I think some safeguards need to be put into place; if you look at the propaganda-machine-work in Nazi Germany, it can do terrible harm. But in the U.S. under Reagen, the fairness doctrine was scrapped, which meant local news outlets of all sorts could be grabbed up by opinionated multi-nationals, and you get people like Rush Linbaugh spreading hatred unchallenged in rural areas - probably the biggest swatch of territory in the country. That's where "these people" get their news, unchallenged. It's far-right-wing money. I also think hate speech might be covered more directly - one of the tshirts at the riot said in abbreviated form - 6 million is not enough. What do you do with that?

Best, Alan (mind you I've been censored on YouTube and elsewhere myself, I think unfairly, so you might make a counter-argument that it's all in the eye/ear of the beholder. It's an aporia.)

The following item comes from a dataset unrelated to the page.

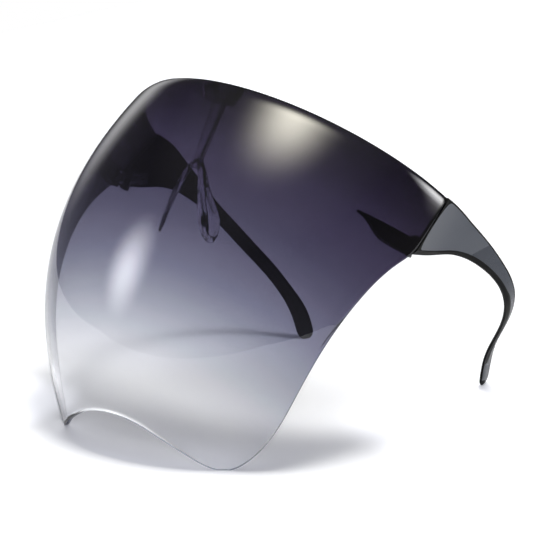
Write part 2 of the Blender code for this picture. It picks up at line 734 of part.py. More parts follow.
def make_nose_mount(material, parent):
    """A wedge behind the middle of the brow, with the slot that takes the nose piece's tongue."""
    top = BROW_HEIGHT - MOUNT_BROW_MARGIN
    rows, columns = MOUNT_ROWS, MOUNT_COLUMNS
    front, rear = [], []
    for j in range(rows + 1):
        share = j / rows
        height = top - MOUNT_HEIGHT * share
        half = MOUNT_TOP_HALF_WIDTH + (MOUNT_LOW_HALF_WIDTH - MOUNT_TOP_HALF_WIDTH) * share
        depth = MOUNT_TOP_DEPTH + (MOUNT_LOW_DEPTH - MOUNT_TOP_DEPTH) * share
        middle = seat_behind_brow(0.0, height)
        for i in range(columns + 1):
            across = half * (2.0 * i / columns - 1.0)
            front.append(Vector((across, seat_behind_brow(across, height), height)))
            rear.append(Vector((across, middle + depth, height)))
    width = columns + 1
    count = len(front)
    faces = []
    for j in range(rows):
        for i in range(columns):
            first = j * width + i
            quad = (first, first + 1, first + width + 1, first + width)
            faces.append(quad)
            faces.append(tuple(count + k for k in reversed(quad)))
    rim = [i for i in range(width)]
    rim += [j * width + columns for j in range(1, rows + 1)]
    rim += [rows * width + i for i in range(columns - 1, -1, -1)]
    rim += [j * width for j in range(rows - 1, 0, -1)]
    for k, first in enumerate(rim):
        after = rim[(k + 1) % len(rim)]
        faces.append((first, after, after + count, first + count))
    mesh = facing_out(mesh_from("nose_mount", front + rear, faces))
    mount = link("nose_mount", mesh, material, parent)
    root, down = stem_root()
    slot_size = (TONGUE_WIDTH + 2.0 * SEAT_GAP, TONGUE_THICKNESS + 2.0 * SEAT_GAP)
    slot_length = TONGUE_LENGTH + SEAT_GAP
    across = Vector((1.0, 0.0, 0.0))
    centre = root - down * (slot_length - OVERRUN) / 2.0
    axes = (across, down.cross(across), down)
    subtract(mount, [block(centre, axes, (*slot_size, slot_length + OVERRUN))])
    shade(mount.data)
    return mount


def stem_root():
    """Where the stem leaves the mount's underside, and the unit vector down the stem."""
    low = BROW_HEIGHT - MOUNT_BROW_MARGIN - MOUNT_HEIGHT
    face = seat_behind_brow(0.0, low)
    root = Vector((0.0, face + MOUNT_LOW_DEPTH - STEM_TOP_THICKNESS / 2.0 - SEAT_GAP, low))
    return root, Vector((0.0, 0.0, -1.0))


def width_share(share):
    """Share of the pad's full width at a share of its length."""
    places = [place for place, width in PAD_WIDTH_SHARES]
    widths = [width for place, width in PAD_WIDTH_SHARES]
    return float(np.interp(share, places, widths))


def make_nose_piece(material, parent):
    root, down = stem_root()
    start = root + down * SEAT_GAP
    rings = []
    across, through = Vector((1.0, 0.0, 0.0)), Vector((0.0, 1.0, 0.0))
    for k in range(STEM_STEPS + 1):
        share = k / STEM_STEPS
        width = STEM_TOP_WIDTH + (STEM_LOW_WIDTH - STEM_TOP_WIDTH) * share
        depth = STEM_TOP_THICKNESS + (STEM_LOW_THICKNESS - STEM_TOP_THICKNESS) * share
        centre = start + down * STEM_LENGTH * share
        rings.append(oval_ring(centre, across, through, width, depth))
    stem = facing_out(mesh_from("stem", *loft(rings)))
    nose = link("nose_piece", stem, material, parent)
    fork = start + down * (STEM_LENGTH - STEM_LOW_THICKNESS)
    arms = [pad_mesh(fork, side) for side in (1.0, -1.0)]
    tongue_centre = start - down * (TONGUE_LENGTH / 2.0 - OVERRUN / 2.0 - SEAT_GAP)
    tongue_sizes = (TONGUE_WIDTH, TONGUE_THICKNESS, TONGUE_LENGTH + OVERRUN - SEAT_GAP)
    tongue = block(tongue_centre, (across, down.cross(across), down), tongue_sizes)
    unite(nose, arms + [tongue])
    shade(nose.data, BLUNT_ANGLE)
    return nose


def oval_ring(centre, across, through, width, depth):
    """A rounded section: a superellipse with its width across and its depth through."""
    ring = []
    for k in range(PAD_SIDES):
        angle = 2.0 * math.pi * (k + 0.5) / PAD_SIDES
        cosine, sine = math.cos(angle), math.sin(angle)
        x = math.copysign(abs(cosine) ** OVAL_POWER, cosine) * width / 2.0
        y = math.copysign(abs(sine) ** OVAL_POWER, sine) * depth / 2.0
        ring.append(centre + across * x + through * y)
    return ring


def pad_mesh(fork, side):
    """One arm of the fork and its teardrop pad, splayed back along the side of the nose."""
    splay = math.radians(PAD_SPLAY)
    setback_share, length_share = FORK_PATH_SHARES
    points = [
        fork + Vector((0.0, 0.0, PAD_NECK_WIDTH / 3.0)),
        fork + Vector((side * FORK_SPREAD, PAD_SETBACK * setback_share, -PAD_LENGTH * length_share)),
    ]
    for spread_share, setback_share, length_share in PAD_PATH_SHARES:
        offset = (side * PAD_SPREAD * spread_share, PAD_SETBACK * setback_share, -PAD_LENGTH * length_share)
        points.append(fork + Vector(offset))
    path = smooth_curve([tuple(point) for point in points], np.linspace(0.0, 1.0, PAD_STATIONS))
    rings = []
    for k in range(PAD_STATIONS):
        share = k / (PAD_STATIONS - 1.0)
        ahead = Vector(path[min(k + 1, PAD_STATIONS - 1)] - path[max(k - 1, 0)]).normalized()
        broad = Vector((side * math.sin(splay), math.cos(splay), 0.0))
        broad = (broad - ahead * broad.dot(ahead)).normalized()
        through = ahead.cross(broad)
        full = width_share(share) * PAD_WIDTH
        beyond = max(0.0, share - PAD_TIP_SHARE) / (1.0 - PAD_TIP_SHARE)
        depth = PAD_THICKNESS * (1.0 + (PAD_TIP_THICKNESS_SHARE - 1.0) * beyond)
        rings.append(oval_ring(Vector(path[k]), broad, through, full, depth))
    return facing_out(mesh_from("pad", *loft(rings)))


def mirrored(obj, name, parent, location):
    """A copy of a left-hand piece for the right-hand side, with its own mesh."""
    mesh = obj.data.copy()
    mesh.name = name
    bm = bmesh.new()
    bm.from_mesh(mesh)
    bmesh.ops.scale(bm, vec=Vector((-1.0, 1.0, 1.0)), verts=bm.verts)
    bmesh.ops.reverse_faces(bm, faces=bm.faces)
    bm.to_mesh(mesh)
    bm.free()
    copy = bpy.data.objects.new(name, mesh)
    bpy.context.scene.collection.objects.link(copy)
    copy.parent = parent
    copy.location = location
    return copy


def add_empty(name, parent, location=(0.0, 0.0, 0.0)):
    empty = bpy.data.objects.new(name, None)
    bpy.context.scene.collection.objects.link(empty)
    empty.parent = parent
    empty.location = location
    return empty


def lowest(points, pitch):
    """Lowest level of some points once the worn model is tipped back by the pitch."""
    return float((points[:, 2] * math.cos(pitch) - points[:, 1] * math.sin(pitch)).min())


def rest_pitch(visor_points, temple_points):
    """The pitch at which the lobes of the visor and the ear tips reach the same level."""
    low, high = 0.0, math.radians(80.0)
    for _ in range(60):
        pitch = (low + high) / 2.0
        if lowest(temple_points, pitch) > lowest(visor_points, pitch):
            low = pitch
        else:
            high = pitch
    return (low + high) / 2.0


def cut_foot(obj, offset, pitch, level):
    """Cuts a small flat where the piece meets the ground."""
    normal = Vector((0.0, math.sin(pitch), -math.cos(pitch)))
    point = -normal * (level + FOOT_DEPTH) - offset
    bm = bmesh.new()
    bm.from_mesh(obj.data)
    geometry = bm.verts[:] + bm.edges[:] + bm.faces[:]
    cut = bmesh.ops.bisect_plane(bm, geom=geometry, plane_co=point, plane_no=normal, clear_outer=True)
    edges = [item for item in cut["geom_cut"] if isinstance(item, bmesh.types.BMEdge)]
    bmesh.ops.edgeloop_fill(bm, edges=edges)
    bmesh.ops.recalc_face_normals(bm, faces=bm.faces)
    bm.to_mesh(obj.data)
    bm.free()
    shade(obj.data, BLUNT_ANGLE)


def build():
    clear_scene()
    tinted = make_material("tinted_polycarbonate", VISOR_TINT, roughness=0.03, alpha=0.55, transmission=1.0)
    black = make_material("gloss_black_plastic", TEMPLE_BLACK, roughness=0.14)
    metal = make_material("black_nickel_brass", HINGE_METAL, roughness=0.3, metallic=1.0)
    clear = make_material("clear_plastic", NOSE_CLEAR, roughness=0.06, alpha=0.6, transmission=1.0)

    stand = add_empty("resting_pose", None)
    axis = hinge_axis()
    left_pivot = add_empty("left_temple_pivot", stand, axis)
    right_pivot = add_empty("right_temple_pivot", stand, (-axis.x, axis.y, axis.z))
    centre = Vector((0.0, 0.0, 0.0))

    visor = make_visor(tinted, stand)
    make_nose_mount(clear, stand)
    make_nose_piece(clear, stand)

    stack_step = KNUCKLE_HEIGHT + SEAT_GAP
    end_piece = make_end_piece(black, stand)
    rear, rearward, inward = end_piece_plane()
    seat = Seat(axis, -rearward, -inward, 0.0, 0.0, centre)
    end_leaf = make_leaf("left_end_leaf", metal, stand, seat, (axis.z, axis.z + 2.0 * stack_step))
    fixed = [end_piece, end_leaf, make_pin(metal, stand, axis)]
    fixed += make_leaf_screws("left_end_leaf_screw_", metal, stand, seat, end_piece)

    temple = make_temple(black, left_pivot, axis)
    face, direction, outward = temple_plane()
    seat = Seat(axis, direction, outward, TEMPLE_LEAF_LIFT, temple_lower_slope(), axis)
    temple_leaf = make_leaf("left_temple_leaf", metal, left_pivot, seat, (axis.z + stack_step,))
    moving = [temple, temple_leaf]
    moving += make_leaf_screws("left_temple_leaf_screw_", metal, left_pivot, seat, temple)

    temple_points = np.array([vertex.co + axis for vertex in temple.data.vertices])
    visor_points = np.array([vertex.co for vertex in visor.data.vertices])
    pitch = rest_pitch(visor_points, temple_points)
    level = lowest(visor_points, pitch)
    cut_foot(visor, centre, pitch, level)
    cut_foot(temple, axis, pitch, level)

    for piece in fixed:
        mirrored(piece, piece.name.replace("left", "right", 1), stand, piece.location)
    for piece in moving:
        mirrored(piece, piece.name.replace("left", "right", 1), right_pivot, piece.location)

    stand.rotation_euler = (-pitch, 0.0, 0.0)
    bpy.context.view_layer.update()
    corners = []
    for obj in bpy.context.scene.objects:
        if obj.type == "MESH":
            corners += [obj.matrix_world @ vertex.co for vertex in obj.data.vertices]
    corners = np.array(corners)
    low, high = corners.min(axis=0), corners.max(axis=0)
    stand.location = (0.0, -(low[1] + high[1]) / 2.0, -low[2])
    bpy.context.view_layer.update()
    print("pitch", round(math.degrees(pitch), 3))
    print("left hinge axis at", [round(value, 5) for value in left_pivot.matrix_world.translation])


build()
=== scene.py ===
import json
import math

import bpy
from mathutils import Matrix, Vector

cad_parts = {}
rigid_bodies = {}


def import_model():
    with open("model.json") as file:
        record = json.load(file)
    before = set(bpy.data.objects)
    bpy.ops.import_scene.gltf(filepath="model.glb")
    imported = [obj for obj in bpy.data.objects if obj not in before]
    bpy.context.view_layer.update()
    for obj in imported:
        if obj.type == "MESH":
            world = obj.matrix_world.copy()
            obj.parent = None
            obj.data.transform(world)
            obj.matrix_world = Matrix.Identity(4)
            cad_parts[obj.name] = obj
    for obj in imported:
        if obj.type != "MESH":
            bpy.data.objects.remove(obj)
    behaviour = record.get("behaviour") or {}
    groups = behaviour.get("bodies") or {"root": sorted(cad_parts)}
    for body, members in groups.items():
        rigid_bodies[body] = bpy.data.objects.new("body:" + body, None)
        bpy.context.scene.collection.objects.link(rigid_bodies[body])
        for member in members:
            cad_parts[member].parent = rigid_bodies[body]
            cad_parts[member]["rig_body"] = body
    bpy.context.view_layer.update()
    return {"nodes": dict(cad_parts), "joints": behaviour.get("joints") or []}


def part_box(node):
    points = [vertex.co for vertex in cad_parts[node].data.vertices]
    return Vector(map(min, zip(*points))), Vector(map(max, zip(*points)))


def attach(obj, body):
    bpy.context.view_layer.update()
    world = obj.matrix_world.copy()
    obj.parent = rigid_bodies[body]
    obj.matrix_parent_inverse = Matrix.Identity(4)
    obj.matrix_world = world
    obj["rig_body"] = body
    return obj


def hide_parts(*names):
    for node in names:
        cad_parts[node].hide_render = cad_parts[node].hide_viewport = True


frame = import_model()

# lengths are in metres, as in the frame, and angles in degrees
mm = 0.001
scene = bpy.context.scene
scene.view_settings.view_transform = "Standard"
wornUp = Vector(frame["joints"][0]["axis"])  # the hinges stand upright on the wearer
wornBack = Vector((0.0, wornUp.z, -wornUp.y))
print("frame loaded,", len(frame["nodes"]), "parts")


# small helpers
def deselectAll():
    if bpy.context.object and bpy.context.object.mode != "OBJECT":
        bpy.ops.object.mode_set(mode="OBJECT")
    bpy.ops.object.select_all(action="DESELECT")


def makeActive(piece):
    deselectAll()
    piece.select_set(True)
    bpy.context.view_layer.objects.active = piece


def linearColour(hexColour):
    # sRGB hex, as in a paint program, to the linear values that the shaders want
    channels = [int(hexColour[k:k + 2], 16) / 255.0 for k in (1, 3, 5)]
    linear = [c / 12.92 if c <= 0.04045 else ((c + 0.055) / 1.055) ** 2.4 for c in channels]
    return (*linear, 1.0)


def addNode(material, kind, settings=None, links=None):
    # settings go to the node's own fields, or to its inputs by name or number
    # links are pairs of an input's name or number and the socket that feeds it
    node = material.node_tree.nodes.new(kind)
    for name, value in (settings or {}).items():
        if isinstance(name, str) and hasattr(node, name):
            setattr(node, name, value)
        else:
            node.inputs[name].default_value = value
    for name, socket in (links or {}).items():
        material.node_tree.links.new(socket, node.inputs[name])
    return node


def newMaterial(name):
    material = bpy.data.materials.new(name)
    material.use_nodes = True
    material.node_tree.nodes.clear()
    return material


def setRamp(node, stops):
    ramp = node.color_ramp
    while len(ramp.elements) > 1:
        ramp.elements.remove(ramp.elements[-1])
    ramp.elements[0].position = stops[0][0]
    ramp.elements[0].color = stops[0][1]
    for position, colour in stops[1:]:
        ramp.elements.new(position).color = colour


# triangles pair up where they turn less than the first angle, into quads no more skewed than the second
copiedMesh = {"weld": 0.002 * mm, "quadTurn": 25, "quadSkew": 60}


def copyOfPart(nodeName, newName, materials):
    # the frame's own mesh, welded and with its triangles paired to quads again
    piece = bpy.data.objects.new(newName, frame["nodes"][nodeName].data.copy())
    piece.data.name = newName
    piece.data.materials.clear()
    for material in materials:
        piece.data.materials.append(material)
    scene.collection.objects.link(piece)
    makeActive(piece)
    bpy.ops.object.mode_set(mode="EDIT")
    bpy.ops.mesh.select_all(action="SELECT")
    bpy.ops.mesh.remove_doubles(threshold=copiedMesh["weld"])
    bpy.ops.mesh.customdata_custom_splitnormals_clear()
    bpy.ops.mesh.tris_convert_to_quads(face_threshold=math.radians(copiedMesh["quadTurn"]),
                                       shape_threshold=math.radians(copiedMesh["quadSkew"]))
    bpy.ops.object.mode_set(mode="OBJECT")
    return piece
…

On Fri, Jan 8, 2021 at 2:07 PM Edward Picot via NetBehaviour <netbehaviour@lists.netbehaviour.org> wrote:
What do people think - have we reached the point at which social media
companies should be prosecuted for allowing hate-speech, incitements to
violence, demonstrable untruths and conspiracy theories to be uploaded
onto their sites?

Should they be regarded as publishers, and therefore legally responsible
for their content?

I'm genuinely torn, but I think maybe we've now reached that point. I'd
be very interested to hear what others think.